If the public sees delegates as unified in tackling major issues, the convention could end up helping the Democrats maintain their 40-year hold on the governor's seat as well as keep a majority in the state House.

"The appearance is that (the Democrats) are very splintered, and that's not good," said Rick Castberg, a political science professor at the University of Hawaii-Hilo. "You don't see that in the Republican Party. I see a lot more unity in the Lingle camp and the Republicans."

Part of that perception, he says, stems from the fact that Democrats have not held true to the ideals of the party in recent years.

"I think a lot of the candidates work for their own personal ideals," he said. "The Democrats have always helped the little man, and I think they've gotten away from that. There are a lot of Democratic candidates that have their own agenda."

But he agreed that unity, or at least the perception of it, could help the Democrats defeat the GOP at the polls this fall, especially in the governor's race.

"The challenge is to get together on this and not have all these factions," he said. "The Democrats can shoot themselves in the foot if they don't get together."

And some of that damage control already may have begun, with Democrats discounting the public perception that they are splintered.

"I think they may think so, they may hope so, but they are wrong. Just because we have a number of candidates doesn't mean the basic party structure is not strong and defined," said former party Chairman Walter Heen, who is campaigning for Anderson.

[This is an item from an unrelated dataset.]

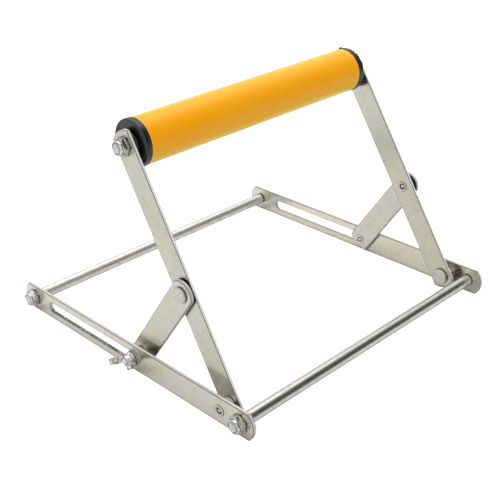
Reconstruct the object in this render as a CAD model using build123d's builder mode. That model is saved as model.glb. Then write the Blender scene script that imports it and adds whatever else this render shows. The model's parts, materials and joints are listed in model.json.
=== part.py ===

Before the start of the convention yesterday, Inouye gathered with other party leaders, including members of the congressional delegation, the state Senate president and vice president, the state House speaker and vice speaker, and party Chairwoman Lorraine Akiba.

Inouye said the discussion centered on the Democrats' long-standing "open-door policy" for candidates.

Former House speaker Henry Peters, left, greeted former Gov. George Ariyoshi and his wife, Jean.

"We have not handpicked anyone," Inouye said of the governor's race. "I have no idea who the nominee will be."

Senate President Robert Bunda said Inouye talked about moving the party forward, past the Harris announcement, and giving all the gubernatorial candidates a fair shot.

"At the end, however, when everything's said and done, we can support the (winning) candidate," Bunda said.

Party leaders also say the effect of Harris' departure may not be all bad.

"There's different ways of looking at it. I think what we are all in agreement on is that we think it could be viewed as a positive thing for the party," said Senate Vice President Colleen Hanabusa (D, Waianae), "because what the party will do is, the party will pull together. The party is not just one person. The party is made up of many longtime members."

All three gubernatorial candidates are scheduled to address the convention today.

"The challenge to Democrats is to deliver the change that the people want," Case said in an interview earlier this week. "This is the most important year for Democrats in a half a century."

Anderson said the convention will be a coming-out party for him after his switch from the Republican Party.

"I've got to prove to these people that I'm with them," he said. "I've got to meet these people firsthand and get them to trust me."

Hirono also has said her jumping back into the governor's race shows her sincerity in service.

Anderson agreed with Case that this year's election and this convention are as important as the 1954 Democratic revolution, when Democrats posted major political gains at the polls in a predominately Republican establishment.

"This election will set the course for the next 20 years," Anderson said.

Akiba noted another important event with this year marking the 40th anniversary of John Burns being elected, the first in a long line of Democratic governors.

"Nothing happens by chance. It's a very good omen and a very good portending, I think, of what the Democrats will do this year," Akiba said.